***** Data to use *****

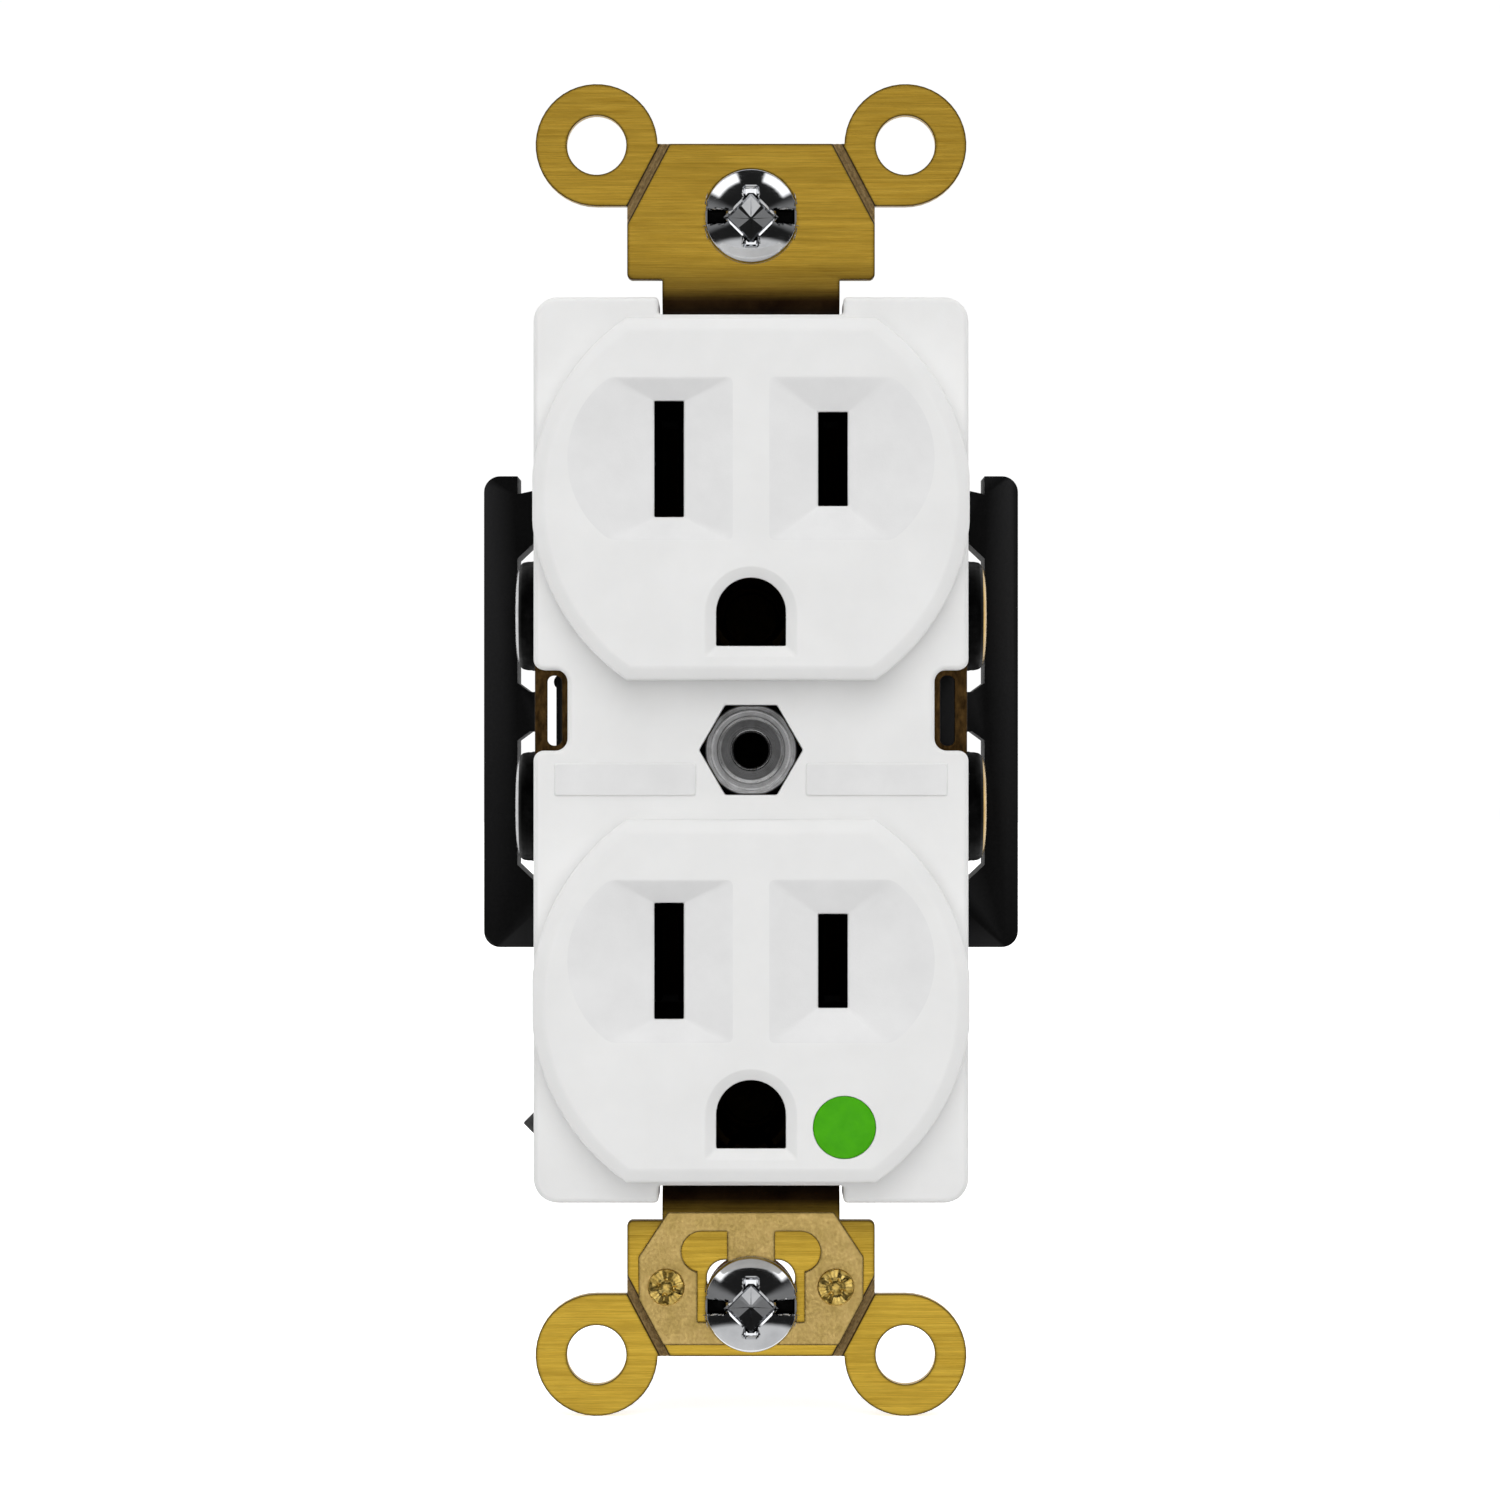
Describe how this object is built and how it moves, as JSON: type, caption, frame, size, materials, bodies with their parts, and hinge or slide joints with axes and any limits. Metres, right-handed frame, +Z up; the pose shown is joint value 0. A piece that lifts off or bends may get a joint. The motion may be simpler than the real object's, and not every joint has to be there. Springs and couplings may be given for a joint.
{
  "type": "duplex wall outlet",
  "caption": "Grounded duplex receptacle with raised sockets, wrap-around strap with break-off ears, side screw terminals, rear wire guides and captive box screws.",
  "frame": {"origin": "on the wall-plate screw axis, in the plane of the strap's rear face, which rests on the wall box", "axes": "+X to the right as seen from the room, -Y out of the wall towards the room, +Z up along the strap, with each ground opening below its blade slots"},
  "size_m": [0.0432, 0.0343, 0.1044],
  "materials": {
    "white_nylon": "fine satin nylon",
    "green_mark": "satin green inlay",
    "black_nylon": "fine textured nylon",
    "brass_strap": "brushed across, light scratches",
    "spring_brass": "matte spring temper brass",
    "rivet_brass": "staked and crushed",
    "post_steel": "turned, zinc plated",
    "contact_brass": "stamped, lightly tarnished",
    "dark_steel": "black oxide",
    "nickel_steel": "nickel plated",
    "brass_plate": "brass plated",
    "zinc_steel": "zinc plated stamping",
    "green_steel": "green dyed finish",
    "bright_zinc": "bright plated",
    "fibre": "pressed fibre"
  },
  "bodies": {
    "outlet": {"face_cover": "white_nylon", "hospital_grade_dot": "green_mark", "back_body": "black_nylon", "mounting_strap": "brass_strap", "self_ground_clip": "spring_brass", "clip_rivets": "rivet_brass", "plate_screw_post": "post_steel", "neutral_contacts": "contact_brass", "line_contacts": "contact_brass", "upper_ground_contact": "contact_brass", "lower_ground_contact": "contact_brass", "ground_contact_rivets": "rivet_brass", "body_screws": "dark_steel"},
    "neutral_screw_upper": {"neutral_screw_upper": "nickel_steel"},
    "neutral_clamp_upper": {"neutral_clamp_upper": "zinc_steel"},
    "neutral_screw_lower": {"neutral_screw_lower": "nickel_steel"},
    "neutral_clamp_lower": {"neutral_clamp_lower": "zinc_steel"},
    "line_screw_upper": {"line_screw_upper": "brass_plate"},
    "line_clamp_upper": {"line_clamp_upper": "zinc_steel"},
    "line_screw_lower": {"line_screw_lower": "brass_plate"},
    "line_clamp_lower": {"line_clamp_lower": "zinc_steel"},
    "ground_screw": {"ground_screw": "green_steel"},
    "ground_clamp": {"ground_clamp_plate": "zinc_steel"},
    "top_washer": {"top_screw_washer": "fibre"},
    "top_box_screw": {"top_mounting_screw": "bright_zinc"},
    "bottom_washer": {"bottom_screw_washer": "fibre"},
    "bottom_box_screw": {"bottom_mounting_screw": "bright_zinc"}
  },
  "joints": [
    {"name": "neutral_screw_upper_turn", "type": "hinge", "parent": "outlet", "child": "neutral_screw_upper", "pos_m": [-0.0155, 0.0085, 0.0107], "axis": [-1, 0, 0], "range_deg": [0, 1080]},
    {"name": "neutral_clamp_upper_slide", "type": "slide", "parent": "outlet", "child": "neutral_clamp_upper", "axis": [1, 0, 0], "range_m": [0, 0.00238]},
    {"name": "neutral_screw_lower_turn", "type": "hinge", "parent": "outlet", "child": "neutral_screw_lower", "pos_m": [-0.0155, 0.0085, -0.0045], "axis": [-1, 0, 0], "range_deg": [0, 1080]},
    {"name": "neutral_clamp_lower_slide", "type": "slide", "parent": "outlet", "child": "neutral_clamp_lower", "axis": [1, 0, 0], "range_m": [0, 0.00238]},
    {"name": "line_screw_upper_turn", "type": "hinge", "parent": "outlet", "child": "line_screw_upper", "pos_m": [0.0155, 0.0085, 0.0107], "axis": [1, 0, 0], "range_deg": [0, 1080]},
    {"name": "line_clamp_upper_slide", "type": "slide", "parent": "outlet", "child": "line_clamp_upper", "axis": [-1, 0, 0], "range_m": [0, 0.00238]},
    {"name": "line_screw_lower_turn", "type": "hinge", "parent": "outlet", "child": "line_screw_lower", "pos_m": [0.0155, 0.0085, -0.0045], "axis": [1, 0, 0], "range_deg": [0, 1080]},
    {"name": "line_clamp_lower_slide", "type": "slide", "parent": "outlet", "child": "line_clamp_lower", "axis": [-1, 0, 0], "range_m": [0, 0.00238]},
    {"name": "ground_screw_turn", "type": "hinge", "parent": "outlet", "child": "ground_screw", "pos_m": [-0.0141, 0.0235, -0.0306], "axis": [0, 1, 0], "range_deg": [0, 1080]},
    {"name": "ground_clamp_slide", "type": "slide", "parent": "outlet", "child": "ground_clamp", "axis": [0, -1, 0], "range_m": [0, 0.00238]},
    {"name": "top_screw_push", "type": "slide", "parent": "outlet", "child": "top_washer", "axis": [0, -1, 0], "range_m": [0, 0.004]},
    {"name": "top_screw_turn", "type": "hinge", "parent": "top_washer", "child": "top_box_screw", "pos_m": [0, 0.0048, 0.0417], "axis": [0, -1, 0], "continuous": true},
    {"name": "bottom_screw_push", "type": "slide", "parent": "outlet", "child": "bottom_washer", "axis": [0, -1, 0], "range_m": [0, 0.004]},
    {"name": "bottom_screw_turn", "type": "hinge", "parent": "bottom_washer", "child": "bottom_box_screw", "pos_m": [0, 0.0048, -0.0435], "axis": [0, -1, 0], "continuous": true}
  ],
  "couplings": [
    {"joint": "neutral_screw_upper_turn", "follows": "neutral_clamp_upper_slide", "rad_per_m": 7915.8},
    {"joint": "neutral_screw_lower_turn", "follows": "neutral_clamp_lower_slide", "rad_per_m": 7915.8},
    {"joint": "line_screw_upper_turn", "follows": "line_clamp_upper_slide", "rad_per_m": 7915.8},
    {"joint": "line_screw_lower_turn", "follows": "line_clamp_lower_slide", "rad_per_m": 7915.8},
    {"joint": "ground_screw_turn", "follows": "ground_clamp_slide", "rad_per_m": 7915.8}
  ]
}
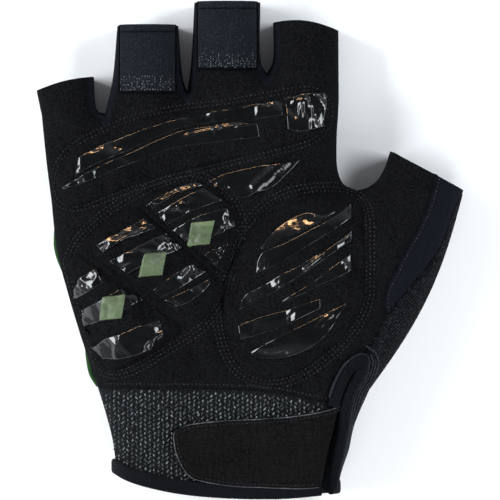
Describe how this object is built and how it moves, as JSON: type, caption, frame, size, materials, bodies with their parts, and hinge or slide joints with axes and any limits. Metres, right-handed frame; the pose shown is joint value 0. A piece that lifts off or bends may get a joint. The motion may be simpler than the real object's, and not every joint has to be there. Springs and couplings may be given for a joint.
{
  "type": "cycling glove",
  "caption": "Fingerless cycling glove for the right hand, lying palm up, with a padded suede palm, gloss printed stripes, woven pull tabs, a knitted cuff and a closing strap.",
  "frame": {"origin": "centre of the glove's box on the surface that it lies on", "axes": "+X towards the thumb, +Y towards the fingertips, +Z out of the palm, away from the surface"},
  "size_m": [0.1458, 0.1686, 0.0312],
  "materials": {
    "suede": "matte black napped suede",
    "back_cloth": "plain black stretch cloth",
    "stretch_cloth": "smooth dark blue stretch cloth",
    "terry": "short dark pile",
    "knit": "ribbed knit flecked with grey",
    "tape": "folded edging tape",
    "strap": "smooth coated cloth",
    "webbing": "fine grey webbing",
    "green_piping": "bright green cord",
    "gloss_print": "glossy raised print",
    "olive_print": "satin raised print"
  },
  "bodies": {
    "root": {"palm_panel": "suede", "back_panel": "back_cloth", "web_strip_1": "stretch_cloth", "web_strip_2": "stretch_cloth", "web_strip_3": "stretch_cloth", "thumb_outer_panel": "terry", "thumb_stretch_strip": "stretch_cloth", "cuff_band": "knit", "cuff_binding": "tape", "slit_binding": "tape", "wrist_strap": "strap", "ring_pull_tab": "webbing", "middle_pull_tab": "webbing", "side_piping": "green_piping", "knuckle_pad": "suede", "heel_pad_lower": "suede", "heel_pad_middle": "suede", "heel_pad_upper": "suede", "thumb_pad": "suede", "stripe_knuckle_upper": "gloss_print", "stripe_knuckle_lower": "gloss_print", "stripe_index": "gloss_print", "stripe_palm_lens": "gloss_print", "stripe_heel_top": "gloss_print", "stripe_heel_upper": "gloss_print", "stripe_heel_side": "gloss_print", "stripe_heel_middle": "gloss_print", "stripe_heel_inner": "gloss_print", "stripe_heel_outer": "gloss_print", "stripe_heel_lower": "gloss_print", "stripe_thumb_top": "gloss_print", "stripe_thumb_upper": "gloss_print", "stripe_thumb_middle": "gloss_print", "stripe_thumb_lower": "gloss_print", "lozenge_upper": "olive_print", "lozenge_middle": "olive_print", "lozenge_lower": "olive_print"}
  },
  "joints": []
}
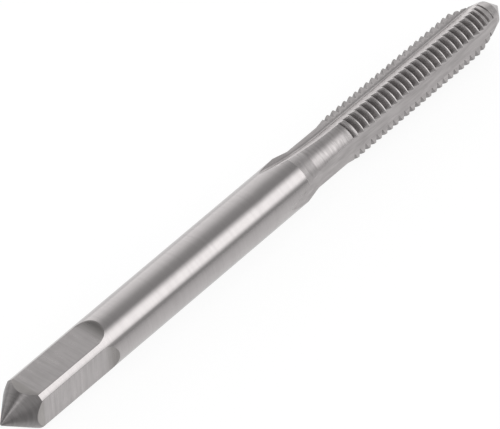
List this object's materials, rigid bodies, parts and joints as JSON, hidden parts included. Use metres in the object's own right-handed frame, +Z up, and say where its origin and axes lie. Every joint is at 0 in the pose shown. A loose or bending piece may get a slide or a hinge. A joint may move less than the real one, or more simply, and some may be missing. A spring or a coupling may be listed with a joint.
{
  "type": "thread tap",
  "caption": "Slim steel hand tap lying on its side: pointed square driving end, round shank, stepped-down neck, and a straight-fluted right-hand thread with a tapered lead and point.",
  "frame": {"origin": "on the surface the tap lies on, under the middle of its length", "axes": "+X along the centre line from the square end to the cutting point, +Z up, square to the upper driving flat"},
  "size_m": [0.0436, 0.0032, 0.0032],
  "materials": {
    "steel": "ground bright steel"
  },
  "bodies": {
    "root": {"tap": "steel"}
  },
  "joints": []
}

*****

_Objective_
Quote every line from the line containing "List this object's" through the closing line of the listing, including both.

_Right answer_
List this object's materials, rigid bodies, parts and joints as JSON, hidden parts included. Use metres in the object's own right-handed frame, +Z up, and say where its origin and axes lie. Every joint is at 0 in the pose shown. A loose or bending piece may get a slide or a hinge. A joint may move less than the real one, or more simply, and some may be missing. A spring or a coupling may be listed with a joint.
{
  "type": "thread tap",
  "caption": "Slim steel hand tap lying on its side: pointed square driving end, round shank, stepped-down neck, and a straight-fluted right-hand thread with a tapered lead and point.",
  "frame": {"origin": "on the surface the tap lies on, under the middle of its length", "axes": "+X along the centre line from the square end to the cutting point, +Z up, square to the upper driving flat"},
  "size_m": [0.0436, 0.0032, 0.0032],
  "materials": {
    "steel": "ground bright steel"
  },
  "bodies": {
    "root": {"tap": "steel"}
  },
  "joints": []
}